A escolha de Ana Bacalhau não tem nada que ver com a capacidade vocal de Luísa – “ela não é cantora, embora a música esteja muito presente e seja importante nas relações das personagens”, diz a vocalista dos Deolinda. Ana Bacalhau está no filme porque, quando Ana Galvão, mulher de Nuno Markl, leu o guião, lembrou-se de que a cantora é a rapariga simples, engraçada, alegre, mas não tonta de que precisavam. No fundo, uma girl next door. “Por se identificar tanto comigo, achei que podia aceitar”, diz a cantora, acrescentando que aquilo que aprendeu nas aulas de expressão dramática e no palco, com o público, vai ajudar.
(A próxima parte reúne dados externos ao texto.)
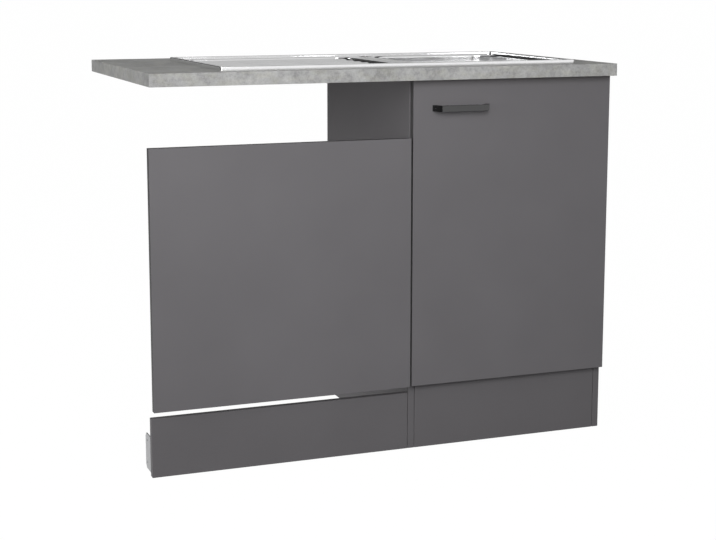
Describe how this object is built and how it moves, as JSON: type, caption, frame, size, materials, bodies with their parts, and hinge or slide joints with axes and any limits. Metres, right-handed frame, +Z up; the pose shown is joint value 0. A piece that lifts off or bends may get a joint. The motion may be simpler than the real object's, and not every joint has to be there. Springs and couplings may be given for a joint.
{
  "type": "kitchen sink unit",
  "caption": "Kitchen sink unit: base cabinet with hinged door, open dishwasher bay with its own front and plinth, worktop with inset steel sink, drainer, waste and trap.",
  "frame": {"origin": "on the floor, in the middle of the rectangle that the worktop covers", "axes": "+X along the worktop to the viewer's right, +Y back to the wall, +Z up; the fronts face -Y"},
  "size_m": [1.1, 0.6, 0.887],
  "materials": {
    "chipboard": "raw chipboard",
    "laminate": "matt laminate, concrete look",
    "edging": "matt edge band, concrete look",
    "sink_steel": "satin stainless steel",
    "waste_steel": "polished stainless steel",
    "zinc_steel": "zinc-plated",
    "nickel_steel": "nickel-plated",
    "seal_foam": "black foam strip",
    "rubber": "black rubber",
    "white_plastic": "white moulded plastic",
    "carcass": "anthracite melamine-faced board",
    "front": "anthracite melamine-faced board, matt",
    "dowel_wood": "beech",
    "black_metal": "matt black",
    "bumper": "clear soft pad"
  },
  "bodies": {
    "cabinet": {"worktop_core": "chipboard", "worktop_laminate": "laminate", "worktop_front_edging": "edging", "worktop_left_edging": "edging", "worktop_right_edging": "edging", "sink_deck": "sink_steel", "sink_bowl": "sink_steel", "sink_seal": "seal_foam", "sink_clips": "zinc_steel", "sink_clip_screws": "zinc_steel", "waste_cup": "waste_steel", "waste_screw": "waste_steel", "waste_gasket": "rubber", "waste_body": "white_plastic", "overflow_rosette": "waste_steel", "overflow_housing": "white_plastic", "overflow_pipe": "white_plastic", "trap_tailpiece": "white_plastic", "trap_bend": "white_plastic", "trap_arm": "white_plastic", "trap_nuts": "white_plastic", "side_left": "carcass", "side_right": "carcass", "bottom_board": "carcass", "front_rail": "carcass", "back_rail_upper": "carcass", "back_rail_lower": "carcass", "carcass_dowels": "dowel_wood", "cam_bolts": "zinc_steel", "cam_locks": "zinc_steel", "worktop_angles": "zinc_steel", "worktop_angle_screws": "zinc_steel", "cabinet_plinth": "carcass", "dishwasher_plinth": "carcass", "plinth_end_bracket": "zinc_steel", "plinth_joint_bracket": "zinc_steel", "cabinet_plinth_brackets": "zinc_steel", "plinth_bracket_screws": "zinc_steel", "hinge_arms": "nickel_steel", "hinge_arm_pins": "nickel_steel", "hinge_plates": "nickel_steel", "hinge_plate_screws": "nickel_steel", "hinge_arm_screws": "nickel_steel"},
    "door": {"door_panel": "front", "door_bumpers": "bumper", "handle": "black_metal", "handle_screws": "zinc_steel", "hinge_cups": "nickel_steel", "hinge_cup_screws": "nickel_steel", "hinge_cup_pins": "nickel_steel"},
    "links": {"hinge_links": "nickel_steel"},
    "dishwasher_door": {"dishwasher_front": "front"},
    "basket": {"waste_basket": "waste_steel", "basket_stopper": "rubber", "basket_knob": "waste_steel"}
  },
  "joints": [
    {"name": "door_hinge", "type": "hinge", "parent": "cabinet", "child": "door", "pos_m": [0.544, -0.262, 0.5], "axis": [0, 0, 1], "range_deg": [0, 95]},
    {"name": "hinge_link", "type": "hinge", "parent": "door", "child": "links", "pos_m": [0.54142, -0.25831, 0.5], "axis": [0, 0, 1], "range_deg": [-127, 0]},
    {"name": "dishwasher_front_hinge", "type": "hinge", "parent": "cabinet", "child": "dishwasher_door", "pos_m": [-0.25, -0.232, 0.125], "axis": [1, 0, 0], "range_deg": [0, 90]},
    {"name": "basket_lift", "type": "slide", "parent": "cabinet", "child": "basket", "axis": [0, 0, 1], "range_m": [0, 0.008]}
  ],
  "couplings": [
    {"joint": "hinge_link", "follows": "door_hinge", "ratio": -1.326}
  ]
}
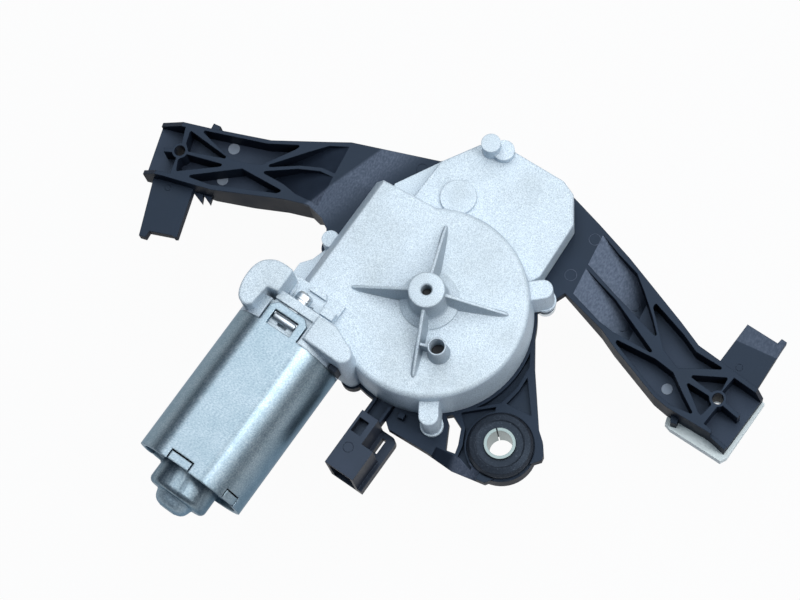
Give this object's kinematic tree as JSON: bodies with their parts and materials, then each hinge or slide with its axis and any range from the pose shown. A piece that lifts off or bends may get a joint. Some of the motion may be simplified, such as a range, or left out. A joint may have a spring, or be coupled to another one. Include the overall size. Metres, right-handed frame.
{
  "type": "wiper motor",
  "caption": "Rear wiper motor: die-cast worm gear housing, zinc-plated steel motor can, connector, tapered output shaft and ribbed plastic mounting bracket with a rubber grommet.",
  "frame": {"origin": "on the output shaft's axis, at the end face of its bearing tube", "axes": "+Z along the output shaft away from its free end, +X from the left arm's bolt hole to the right arm's, +Y away from the motor can"},
  "size_m": [0.2638, 0.1857, 0.0845],
  "materials": {
    "die_casting": "shot-blasted die casting, fine grain",
    "zinc_plate": "satin zinc plating, slightly mottled",
    "bright_zinc": "bright zinc plating",
    "filled_nylon": "glass-filled nylon, fine moulded grain",
    "connector_nylon": "moulded, slightly glossier than the bracket",
    "black_rubber": "matt rubber with a little bloom",
    "yellow_zinc": "yellowish zinc on rolled steel",
    "white_nylon": "natural nylon",
    "gear_nylon": "natural acetal",
    "ground_steel": "ground or turned steel",
    "sintered_steel": "sintered, lightly oiled",
    "sintered_bronze": "oil-soaked sintered bronze",
    "contact_brass": "stamped brass",
    "tinned_brass": "tin-plated blades",
    "copper": "enamelled wire and copper bars",
    "ferrite": "sintered ferrite",
    "laminations": "punched electrical steel",
    "brush_card": "phenolic moulding",
    "carbon": "copper-graphite block"
  },
  "bodies": {
    "root": {"gear_housing": "die_casting", "housing_gasket": "black_rubber", "cover_plate": "filled_nylon", "lead_frame": "contact_brass", "park_contacts": "contact_brass", "connector_shell": "connector_nylon", "connector_terminals": "tinned_brass", "mounting_bracket": "filled_nylon", "end_pad": "white_nylon", "rubber_grommet": "black_rubber", "grommet_sleeve": "yellow_zinc", "motor_can": "zinc_plate", "can_end_plate": "zinc_plate", "end_bearing": "sintered_bronze", "bearing_retainer": "bright_zinc", "can_magnets": "ferrite", "can_clips": "bright_zinc", "clamp_screws": "bright_zinc", "lock_washers": "bright_zinc", "flange_seal": "black_rubber", "brush_holder": "brush_card", "brushes": "carbon", "brush_springs": "bright_zinc", "chokes": "ferrite", "spindle_bushes": "sintered_bronze", "thrust_pads": "ground_steel", "wheel_axle": "ground_steel", "axle_retainer": "bright_zinc", "bearing_tube": "die_casting", "shaft_bushes": "sintered_bronze", "shaft_seal": "black_rubber", "tube_screws": "bright_zinc", "housing_screws": "bright_zinc"},
    "armature": {"armature_shaft": "ground_steel", "lamination_stack": "laminations", "armature_windings": "copper", "commutator": "copper"},
    "wheel": {"worm_wheel": "gear_nylon", "contact_ring": "contact_brass"},
    "output": {"output_shaft": "ground_steel", "output_pinion": "sintered_steel", "shaft_circlip": "bright_zinc"},
    "link": {"link_plate": "sintered_steel", "pivot_pin": "ground_steel", "pivot_clip": "bright_zinc"},
    "rod": {"sector_rod": "sintered_steel", "crank_pin": "ground_steel"}
  },
  "joints": [
    {"name": "armature_spin", "type": "hinge", "parent": "root", "child": "armature", "pos_m": [-0.04621, -0.04559, 0.038], "axis": [0.1444, 0.9895, 0], "continuous": true},
    {"name": "wheel_spin", "type": "hinge", "parent": "root", "child": "wheel", "pos_m": [-0.0098, -0.0509, 0.038], "axis": [0, 0, 1], "continuous": true},
    {"name": "output_turn", "type": "hinge", "parent": "root", "child": "output", "pos_m": [0, 0, 0.01], "axis": [0, 0, -1], "range_deg": [0, 117.1]},
    {"name": "link_swing", "type": "hinge", "parent": "root", "child": "link", "pos_m": [0, 0, 0.0276], "axis": [0, 0, -1], "range_deg": [0, 46.94]},
    {"name": "rod_swing", "type": "hinge", "parent": "link", "child": "rod", "pos_m": [-0.01624, -0.01447, 0.0305], "axis": [0, 0, -1], "range_deg": [-49.55, 0]}
  ],
  "couplings": [
    {"joint": "wheel_spin", "follows": "armature_spin", "ratio": 0.02},
    {"joint": "link_swing", "follows": "output_turn", "ratio": 0.40072},
    {"joint": "rod_swing", "follows": "output_turn", "ratio": -0.42302}
  ]
}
O argumentista, Nuno Markl, já avisou que este filme não é uma comédia. “Com 43 anos, há um lado que fica cansado deste funcionalismo público do humor que é escrever piadas todos os dias”, diz Markl. Haverá momentos de humor, como aquele em que o guionista é a voz de uma rádio local que anuncia uma música de Graciano Saga, ou o agente funerário interpretado por Ricardo Araújo Pereira. Mas mesmo estes momentos aparecem plantados em situações de tensão, diz Markl.

O que está prometido na Internet, num pequeno teaser, é um filme que quer divertir mas também emocionar. Afinal, “um bocado como a vida” – “uma espécie de comédia sobre amor, amizade, morte, luto, cantigas, estradas e cerejas” que, sabemos agora, vão ser do Fundão.